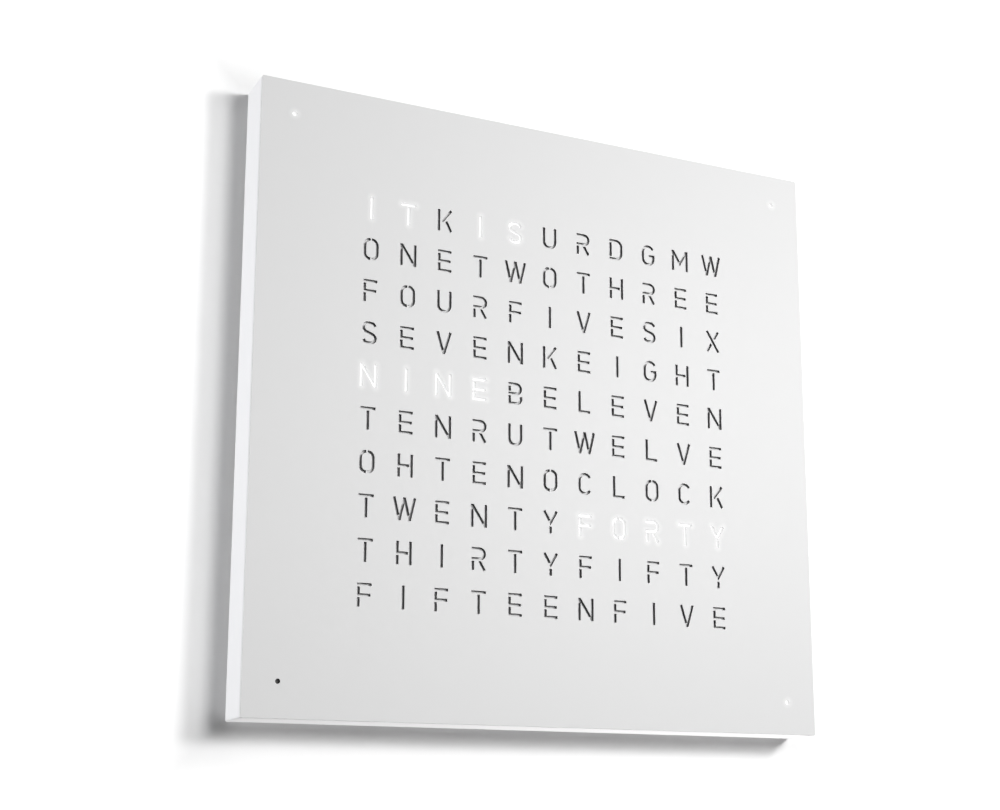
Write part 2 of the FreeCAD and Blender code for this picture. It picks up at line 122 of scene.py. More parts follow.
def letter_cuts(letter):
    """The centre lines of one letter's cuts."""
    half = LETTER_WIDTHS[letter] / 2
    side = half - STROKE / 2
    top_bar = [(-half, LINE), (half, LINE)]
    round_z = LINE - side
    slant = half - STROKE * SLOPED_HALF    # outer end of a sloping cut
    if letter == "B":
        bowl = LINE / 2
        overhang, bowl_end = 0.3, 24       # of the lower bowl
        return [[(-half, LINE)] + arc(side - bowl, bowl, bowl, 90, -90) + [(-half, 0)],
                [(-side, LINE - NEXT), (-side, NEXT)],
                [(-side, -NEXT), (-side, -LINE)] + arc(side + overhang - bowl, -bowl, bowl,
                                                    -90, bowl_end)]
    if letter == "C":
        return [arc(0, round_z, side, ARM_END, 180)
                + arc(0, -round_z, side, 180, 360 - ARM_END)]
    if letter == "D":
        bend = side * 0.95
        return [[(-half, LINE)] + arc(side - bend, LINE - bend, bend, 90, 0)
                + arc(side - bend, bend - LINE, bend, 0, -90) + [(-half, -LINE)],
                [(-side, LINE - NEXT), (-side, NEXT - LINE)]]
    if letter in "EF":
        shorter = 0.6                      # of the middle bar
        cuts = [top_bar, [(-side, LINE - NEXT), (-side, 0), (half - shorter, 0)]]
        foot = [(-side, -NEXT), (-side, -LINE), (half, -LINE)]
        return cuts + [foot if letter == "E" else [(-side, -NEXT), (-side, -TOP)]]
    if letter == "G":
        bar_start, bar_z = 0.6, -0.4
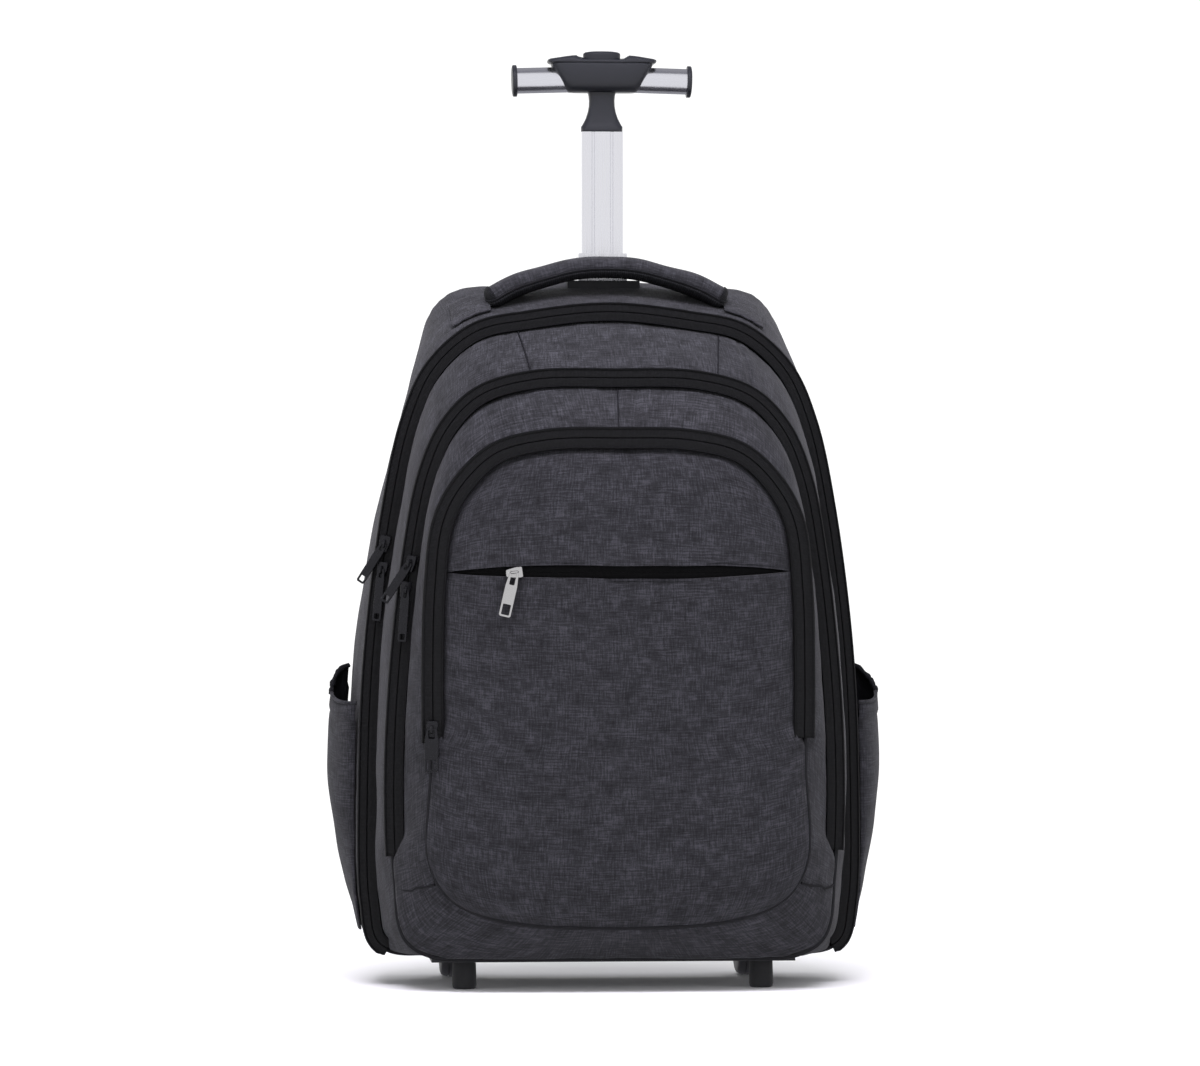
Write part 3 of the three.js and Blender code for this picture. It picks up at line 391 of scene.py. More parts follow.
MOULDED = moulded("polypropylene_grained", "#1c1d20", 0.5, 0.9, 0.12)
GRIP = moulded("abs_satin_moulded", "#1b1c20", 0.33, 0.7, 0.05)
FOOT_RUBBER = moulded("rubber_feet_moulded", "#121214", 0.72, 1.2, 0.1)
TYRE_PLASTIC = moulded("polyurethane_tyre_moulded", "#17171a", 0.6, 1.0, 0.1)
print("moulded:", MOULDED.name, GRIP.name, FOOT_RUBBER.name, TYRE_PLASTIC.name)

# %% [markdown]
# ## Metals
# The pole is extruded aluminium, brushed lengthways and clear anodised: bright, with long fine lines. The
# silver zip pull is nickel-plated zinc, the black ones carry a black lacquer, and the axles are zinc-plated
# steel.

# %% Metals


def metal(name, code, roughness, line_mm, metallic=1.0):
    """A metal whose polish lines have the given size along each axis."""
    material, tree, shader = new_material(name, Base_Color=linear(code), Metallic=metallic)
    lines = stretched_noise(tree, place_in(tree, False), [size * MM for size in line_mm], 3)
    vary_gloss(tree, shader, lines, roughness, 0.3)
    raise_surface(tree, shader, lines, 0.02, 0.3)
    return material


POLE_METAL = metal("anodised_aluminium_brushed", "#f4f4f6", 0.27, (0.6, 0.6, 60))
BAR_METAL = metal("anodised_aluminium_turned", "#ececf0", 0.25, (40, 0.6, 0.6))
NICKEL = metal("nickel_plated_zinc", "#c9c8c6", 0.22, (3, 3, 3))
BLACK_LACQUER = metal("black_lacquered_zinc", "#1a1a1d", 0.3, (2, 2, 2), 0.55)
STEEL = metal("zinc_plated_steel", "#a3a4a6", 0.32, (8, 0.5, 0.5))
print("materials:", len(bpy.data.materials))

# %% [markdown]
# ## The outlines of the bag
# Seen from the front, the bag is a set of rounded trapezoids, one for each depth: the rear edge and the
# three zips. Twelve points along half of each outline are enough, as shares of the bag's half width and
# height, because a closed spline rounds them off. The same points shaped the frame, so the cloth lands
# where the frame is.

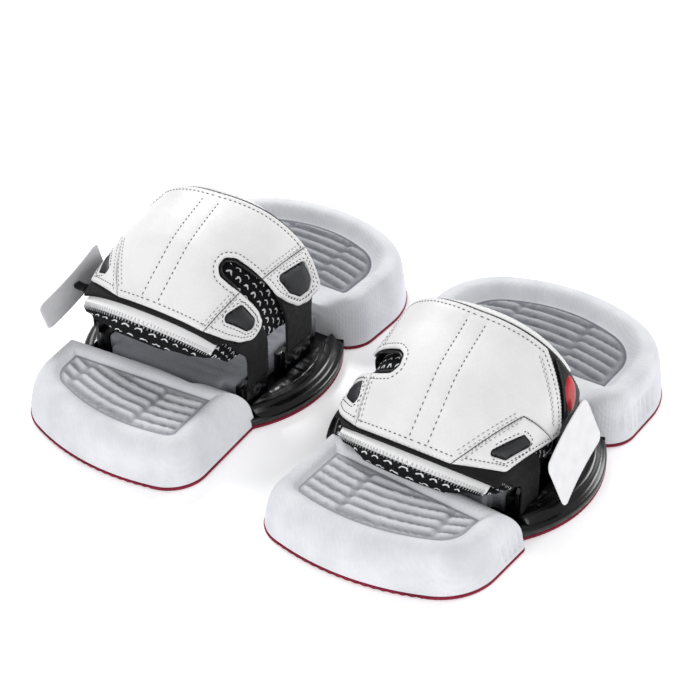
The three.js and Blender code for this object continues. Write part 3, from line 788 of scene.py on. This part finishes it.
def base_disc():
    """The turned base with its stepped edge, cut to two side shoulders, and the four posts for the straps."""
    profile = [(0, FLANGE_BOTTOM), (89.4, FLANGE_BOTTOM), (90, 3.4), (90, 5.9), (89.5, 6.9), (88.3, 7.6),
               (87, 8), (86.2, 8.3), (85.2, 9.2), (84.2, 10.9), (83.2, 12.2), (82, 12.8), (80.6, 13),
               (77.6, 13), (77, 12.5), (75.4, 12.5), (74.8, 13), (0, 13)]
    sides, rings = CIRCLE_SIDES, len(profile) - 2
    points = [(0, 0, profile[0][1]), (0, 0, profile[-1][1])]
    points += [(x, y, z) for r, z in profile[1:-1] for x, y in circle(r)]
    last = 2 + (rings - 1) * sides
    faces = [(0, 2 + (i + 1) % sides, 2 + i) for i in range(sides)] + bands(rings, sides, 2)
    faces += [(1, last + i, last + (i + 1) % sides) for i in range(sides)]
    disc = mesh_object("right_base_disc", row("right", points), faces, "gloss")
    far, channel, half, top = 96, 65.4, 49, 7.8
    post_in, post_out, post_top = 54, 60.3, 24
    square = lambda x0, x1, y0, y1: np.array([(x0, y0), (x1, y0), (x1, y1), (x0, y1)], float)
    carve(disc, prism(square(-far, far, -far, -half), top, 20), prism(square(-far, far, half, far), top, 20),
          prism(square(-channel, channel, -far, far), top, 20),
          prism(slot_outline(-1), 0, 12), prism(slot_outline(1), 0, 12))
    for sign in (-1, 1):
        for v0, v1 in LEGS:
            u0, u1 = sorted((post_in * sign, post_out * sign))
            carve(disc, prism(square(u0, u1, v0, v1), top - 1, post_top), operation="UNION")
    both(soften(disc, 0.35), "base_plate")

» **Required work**
Beginning with the line that contains "Write part 3 of" and ending with the line that contains "return material", repeat exactly those lines and no others.

» **Answer to the problem**
Write part 3 of the three.js and Blender code for this picture. It picks up at line 391 of scene.py. More parts follow.
MOULDED = moulded("polypropylene_grained", "#1c1d20", 0.5, 0.9, 0.12)
GRIP = moulded("abs_satin_moulded", "#1b1c20", 0.33, 0.7, 0.05)
FOOT_RUBBER = moulded("rubber_feet_moulded", "#121214", 0.72, 1.2, 0.1)
TYRE_PLASTIC = moulded("polyurethane_tyre_moulded", "#17171a", 0.6, 1.0, 0.1)
print("moulded:", MOULDED.name, GRIP.name, FOOT_RUBBER.name, TYRE_PLASTIC.name)

# %% [markdown]
# ## Metals
# The pole is extruded aluminium, brushed lengthways and clear anodised: bright, with long fine lines. The
# silver zip pull is nickel-plated zinc, the black ones carry a black lacquer, and the axles are zinc-plated
# steel.

# %% Metals


def metal(name, code, roughness, line_mm, metallic=1.0):
    """A metal whose polish lines have the given size along each axis."""
    material, tree, shader = new_material(name, Base_Color=linear(code), Metallic=metallic)
    lines = stretched_noise(tree, place_in(tree, False), [size * MM for size in line_mm], 3)
    vary_gloss(tree, shader, lines, roughness, 0.3)
    raise_surface(tree, shader, lines, 0.02, 0.3)
    return material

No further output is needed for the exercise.